The kids (and us!) had an absolute blast! We raced each other, pushed each other, pelted each other with dodgeballs, did somersaults (and I peed a little), did cheerleader-style toe-touches (peed a little more), and bounced off the walls. (and peed a lot.) Daddy tried some cool jumping moves...massive FAIL. Daddy and I laughed about the controlfreakonapowertripwithawhistle girl who kept giving our rowdy family dirty looks. "Don't climb on that!" "NO diving into the foam blocks!" "NO running!" "NO having FUN!!!!" Yeesh. Takes her job very serious! (Side note: Why is there always one of these people no matter where you go? Waterpark, Zoo, Themepark, Amusement Park. Always some teenager on a power trip. Weird.)

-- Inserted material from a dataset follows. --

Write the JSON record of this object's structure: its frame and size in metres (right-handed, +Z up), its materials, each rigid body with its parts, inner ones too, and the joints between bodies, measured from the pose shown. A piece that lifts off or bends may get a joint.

The kids got special slushies, and we headed to the wonderful magic mall for their birthday gifts. After spending literally 45 minutes of each of them trying to find the PERFECT lego set, we ate and shared dinner in the food court. We had a fantastic time. (I *may* have smelled like pee. But I blamed it on the chinese food.)

I am now convinced of the valuableness of this one-on-one time with them. Or two on two. It has been so much fun to spend time with them away from the herd. They are so much different alone than together. More fun. More talkative. More cute.
I'm finding that I "like" them more for them. Not just loving them because they are my kids. I mean, that's a given, but having fun and laughing is what I'm good at. (Like the only thing, really.) And it turns out, they are good at it too! Spend some time alone with your kids. Even if all you do is board the mothership, Target. They will have a fun time having you to themselves, and you will learn funny things about them.